++++ Material for the task
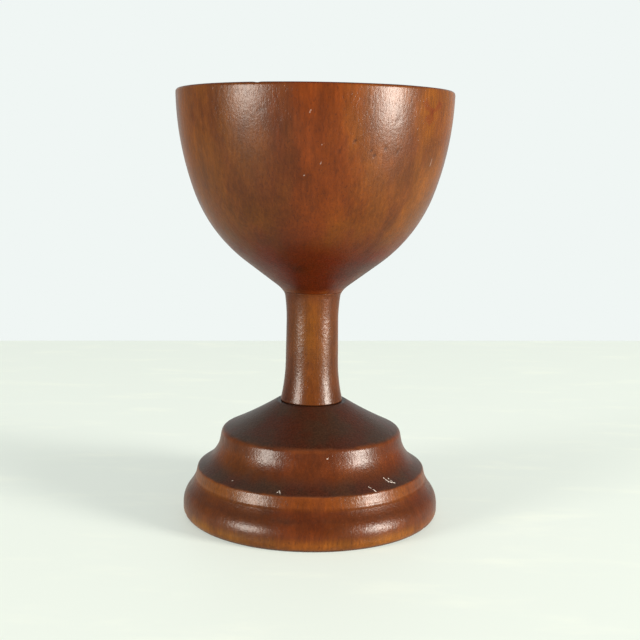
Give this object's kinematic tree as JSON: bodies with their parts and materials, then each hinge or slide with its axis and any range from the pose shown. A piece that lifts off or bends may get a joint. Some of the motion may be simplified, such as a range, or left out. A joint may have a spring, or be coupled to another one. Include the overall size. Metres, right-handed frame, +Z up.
{
  "type": "communion chalice",
  "caption": "Turned wooden chalice with a deep open bowl, a slim straight stem and a stepped round foot, glued and dowelled together.",
  "frame": {"origin": "centre of the foot, on the surface that the chalice stands on", "axes": "+Z up along the turning axis, from the foot to the lip; X and Y are equal, as the turned shape is round"},
  "size_m": [0.1016, 0.1016, 0.1584],
  "materials": {
    "stained_wood": "reddish-brown stain under satin lacquer",
    "dowel_wood": "bare, smooth",
    "wedge_wood": "bare, sanded flush"
  },
  "bodies": {
    "root": {"bowl": "stained_wood", "stem": "stained_wood", "base": "stained_wood", "upper_dowel": "dowel_wood", "lower_dowel": "dowel_wood", "wedge": "wedge_wood"}
  },
  "joints": []
}
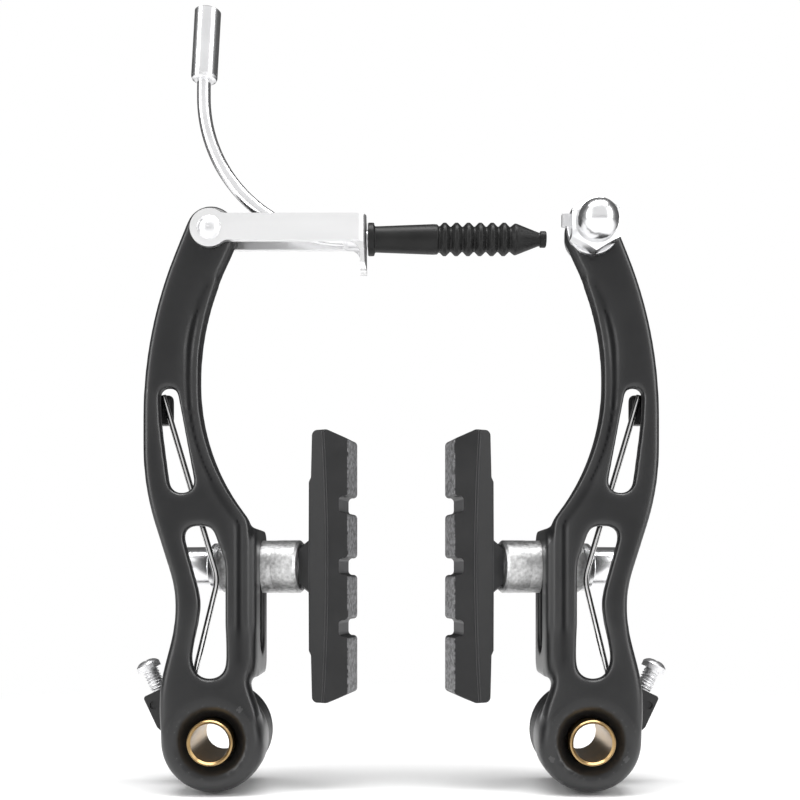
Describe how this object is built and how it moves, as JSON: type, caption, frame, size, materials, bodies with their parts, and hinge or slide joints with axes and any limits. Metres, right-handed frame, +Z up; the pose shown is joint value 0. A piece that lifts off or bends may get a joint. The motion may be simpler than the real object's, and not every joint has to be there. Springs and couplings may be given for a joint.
{
  "type": "v brake",
  "caption": "Linear-pull bicycle rim brake: black cast arms, long pads on ball-seated posts, a bent cable guide pipe with rubber boot, return springs and a cable anchor.",
  "frame": {"origin": "midway between the two frame bosses, level with the rear ends of the pivot bushes", "axes": "+X to the viewer's right, +Y to the rear towards the fork, +Z up along the arms"},
  "size_m": [0.1186, 0.0382, 0.1656],
  "materials": {
    "black_paint": "satin",
    "brass": "turned",
    "black_plastic": "moulded",
    "steel": "zinc plated",
    "spring_steel": "drawn wire",
    "sanded_steel": "sanded",
    "link_steel": "satin sheet",
    "chrome": "polished",
    "pad_rubber": "moulded, with a rough braking face",
    "boot_rubber": "moulded",
    "liner_plastic": "drawn tube"
  },
  "bodies": {
    "root": {"left_bush": "brass", "left_spring_housing": "black_plastic", "left_housing_cover": "black_plastic", "left_stop_pin": "steel", "left_return_spring": "spring_steel", "right_bush": "brass", "right_spring_housing": "black_plastic", "right_housing_cover": "black_plastic", "right_stop_pin": "steel", "right_return_spring": "spring_steel"},
    "left_arm": {"left_arm": "black_paint"},
    "right_arm": {"right_arm": "black_paint", "anchor_bolt": "steel", "anchor_washer": "steel", "anchor_nut": "chrome"},
    "link": {"cable_link": "link_steel", "link_rivet": "steel"},
    "guide": {"guide_pipe": "chrome", "pipe_liner": "liner_plastic", "pipe_socket": "chrome", "pipe_nose": "steel", "rubber_boot": "boot_rubber"},
    "left_ball_washers": {"left_ball_washer_inner": "sanded_steel", "left_ball_washer_outer": "sanded_steel"},
    "left_cup_washers": {"left_cup_spacer_inner": "sanded_steel", "left_cup_washer_outer": "sanded_steel"},
    "left_pad": {"left_pad_block": "pad_rubber", "left_pad_stud": "steel", "left_flat_washer": "steel", "left_pad_nut": "chrome"},
    "left_screw": {"left_tension_screw": "steel"},
    "right_ball_washers": {"right_ball_washer_inner": "sanded_steel", "right_ball_washer_outer": "sanded_steel"},
    "right_cup_washers": {"right_cup_spacer_inner": "sanded_steel", "right_cup_washer_outer": "sanded_steel"},
    "right_pad": {"right_pad_block": "pad_rubber", "right_pad_stud": "steel", "right_flat_washer": "steel", "right_pad_nut": "chrome"},
    "right_screw": {"right_tension_screw": "steel"}
  },
  "joints": [
    {"name": "left_arm_pivot", "type": "hinge", "parent": "root", "child": "left_arm", "pos_m": [-0.04, 0, 0], "axis": [0, -1, 0], "range_deg": [-0.5, 25], "stiffness_Nm_per_rad": 1.1, "deforming": ["left_return_spring"]},
    {"name": "left_pad_height", "type": "slide", "parent": "left_arm", "child": "left_ball_washers", "axis": [0, 0, 1], "range_m": [-0.0153, 0.0012]},
    {"name": "left_pad_toe", "type": "hinge", "parent": "left_ball_washers", "child": "left_cup_washers", "pos_m": [-0.0318, -0.007, 0.037], "axis": [0, 0, 1], "range_deg": [0, 14]},
    {"name": "left_pad_spin", "type": "hinge", "parent": "left_cup_washers", "child": "left_pad", "pos_m": [-0.0318, -0.007, 0.037], "axis": [0.9781, -0.2079, 0], "range_deg": [-90, 90]},
    {"name": "left_screw_turn", "type": "hinge", "parent": "root", "child": "left_screw", "pos_m": [-0.0564, -0.0024, 0.014], "axis": [0.4226, 0, -0.9063], "range_deg": [-360, 360]},
    {"name": "right_arm_pivot", "type": "hinge", "parent": "root", "child": "right_arm", "pos_m": [0.04, 0, 0], "axis": [0, 1, 0], "range_deg": [-0.5, 25], "stiffness_Nm_per_rad": 1.1, "deforming": ["right_return_spring"]},
    {"name": "right_pad_height", "type": "slide", "parent": "right_arm", "child": "right_ball_washers", "axis": [0, 0, 1], "range_m": [-0.0153, 0.0012]},
    {"name": "right_pad_toe", "type": "hinge", "parent": "right_ball_washers", "child": "right_cup_washers", "pos_m": [0.0318, -0.007, 0.037], "axis": [0, 0, -1], "range_deg": [0, 14]},
    {"name": "right_pad_spin", "type": "hinge", "parent": "right_cup_washers", "child": "right_pad", "pos_m": [0.0318, -0.007, 0.037], "axis": [-0.9781, -0.2079, 0], "range_deg": [-90, 90]},
    {"name": "right_screw_turn", "type": "hinge", "parent": "root", "child": "right_screw", "pos_m": [0.0564, -0.0024, 0.014], "axis": [-0.4226, 0, -0.9063], "range_deg": [-360, 360]},
    {"name": "link_pivot", "type": "hinge", "parent": "left_arm", "child": "link", "pos_m": [-0.04, -0.0165, 0.1074], "axis": [0, -1, 0], "range_deg": [-30, 90]},
    {"name": "guide_swivel", "type": "hinge", "parent": "link", "child": "guide", "pos_m": [-0.008, -0.0165, 0.1061], "axis": [1, 0, 0], "range_deg": [-12, 12]}
  ]
}
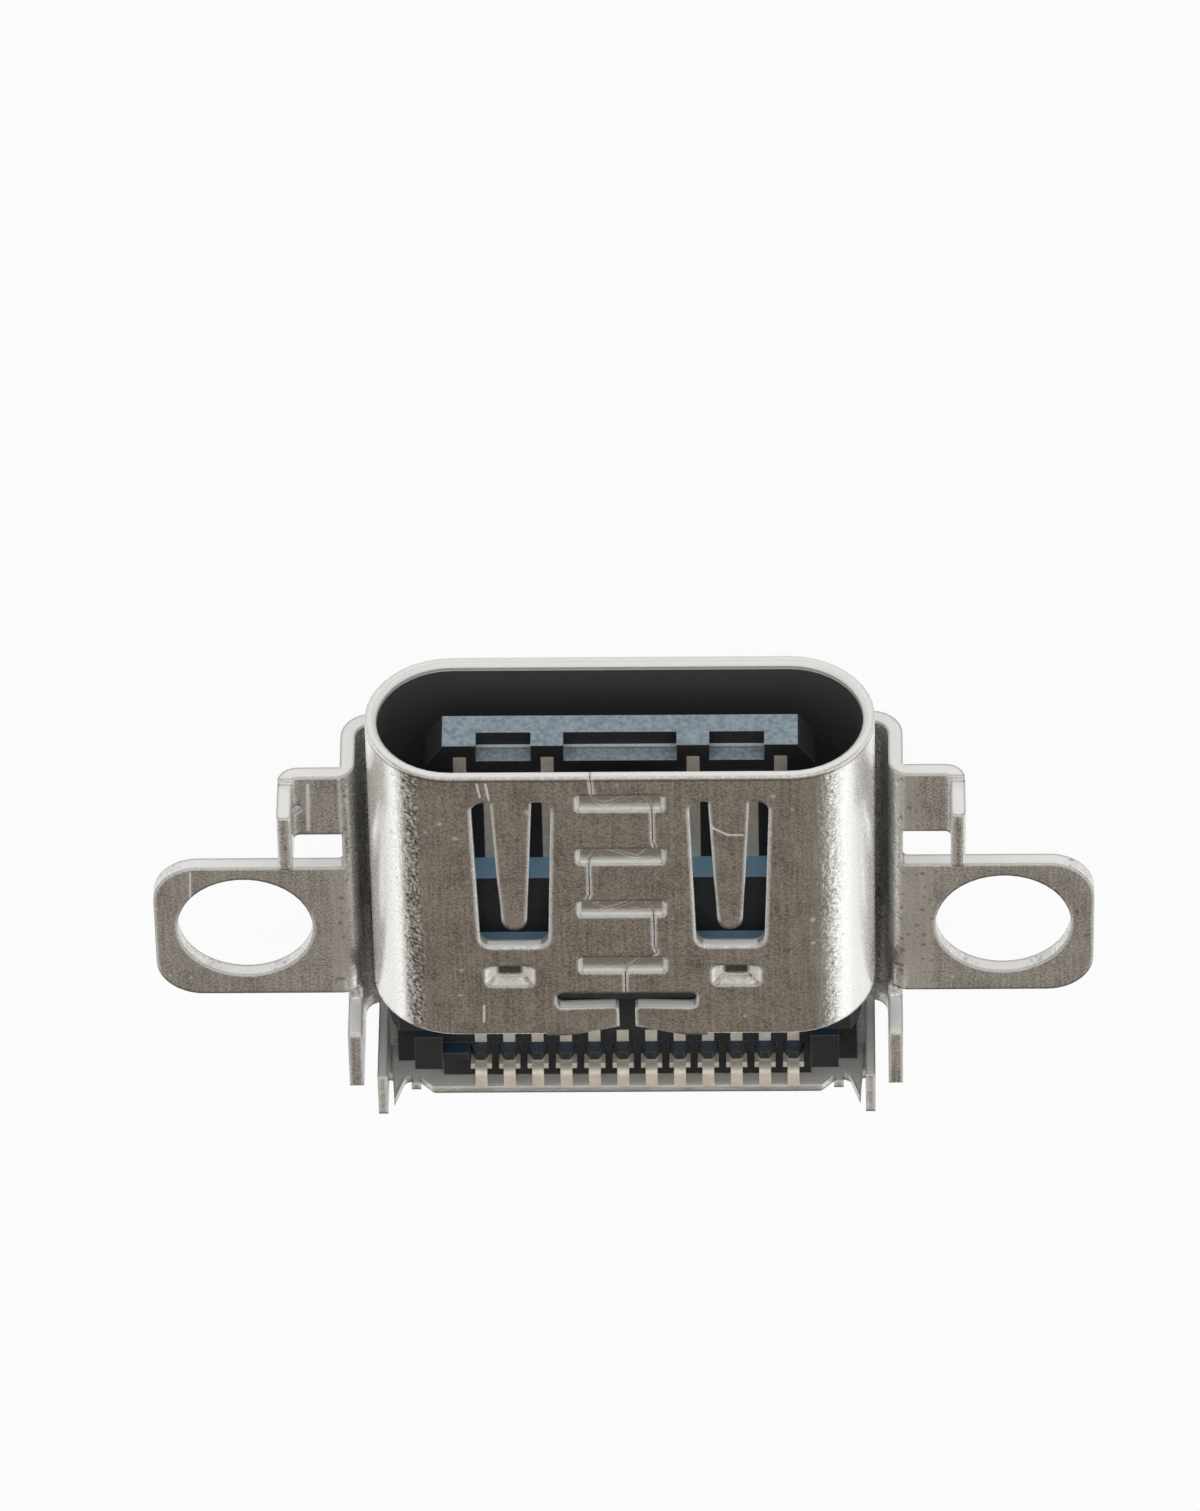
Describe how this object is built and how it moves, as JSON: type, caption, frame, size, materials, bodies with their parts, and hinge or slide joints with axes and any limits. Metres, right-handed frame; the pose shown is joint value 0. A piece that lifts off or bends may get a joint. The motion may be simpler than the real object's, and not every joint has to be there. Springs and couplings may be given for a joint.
{
  "type": "charging port",
  "caption": "Board-sunk charging port with an oval metal mouth, a contact tongue, spring fingers, screw ears, solder legs and a row of solder tails.",
  "frame": {"origin": "bottom centre of the whole part's box, under the flat back of the bracket on which it lies", "axes": "+X across the port along the line of the two screw ears, +Y from the mouth to the solder tails, +Z out of the seamed face of the shell"},
  "size_m": [0.0164, 0.0096, 0.0032],
  "materials": {
    "plated_steel": "satin nickel plating with fine rolling marks",
    "bracket_steel": "satin nickel plating",
    "shield_steel": "thin plated sheet, satin",
    "plate_steel": "bare stamped steel",
    "black_plastic": "matte moulded plastic",
    "insert_plastic": "matte moulded plastic",
    "contact_gold": "thin gold plating over copper alloy"
  },
  "bodies": {
    "root": {"shell": "plated_steel", "bracket": "bracket_steel", "rear_shield": "shield_steel", "housing": "black_plastic", "near_insert": "insert_plastic", "far_insert": "insert_plastic", "mid_plate": "plate_steel", "near_contact_01": "contact_gold", "far_contact_01": "contact_gold", "near_contact_02": "contact_gold", "far_contact_02": "contact_gold", "near_contact_03": "contact_gold", "far_contact_03": "contact_gold", "near_contact_04": "contact_gold", "far_contact_04": "contact_gold", "near_contact_05": "contact_gold", "far_contact_05": "contact_gold", "near_contact_06": "contact_gold", "far_contact_06": "contact_gold", "near_contact_07": "contact_gold", "far_contact_07": "contact_gold", "near_contact_08": "contact_gold", "far_contact_08": "contact_gold", "near_contact_09": "contact_gold", "far_contact_09": "contact_gold", "near_contact_10": "contact_gold", "far_contact_10": "contact_gold", "near_contact_11": "contact_gold", "far_contact_11": "contact_gold", "near_contact_12": "contact_gold", "far_contact_12": "contact_gold"}
  },
  "joints": []
}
++++++++
Challenge
Only lines holding the string "slide" are wanted; gather each one from the entries above.

Task solution
Give this object's kinematic tree as JSON: bodies with their parts and materials, then each hinge or slide with its axis and any range from the pose shown. A piece that lifts off or bends may get a joint. Some of the motion may be simplified, such as a range, or left out. A joint may have a spring, or be coupled to another one. Include the overall size. Metres, right-handed frame, +Z up.
Describe how this object is built and how it moves, as JSON: type, caption, frame, size, materials, bodies with their parts, and hinge or slide joints with axes and any limits. Metres, right-handed frame, +Z up; the pose shown is joint value 0. A piece that lifts off or bends may get a joint. The motion may be simpler than the real object's, and not every joint has to be there. Springs and couplings may be given for a joint.
    {"name": "left_pad_height", "type": "slide", "parent": "left_arm", "child": "left_ball_washers", "axis": [0, 0, 1], "range_m": [-0.0153, 0.0012]},
    {"name": "right_pad_height", "type": "slide", "parent": "right_arm", "child": "right_ball_washers", "axis": [0, 0, 1], "range_m": [-0.0153, 0.0012]},
Describe how this object is built and how it moves, as JSON: type, caption, frame, size, materials, bodies with their parts, and hinge or slide joints with axes and any limits. Metres, right-handed frame; the pose shown is joint value 0. A piece that lifts off or bends may get a joint. The motion may be simpler than the real object's, and not every joint has to be there. Springs and couplings may be given for a joint.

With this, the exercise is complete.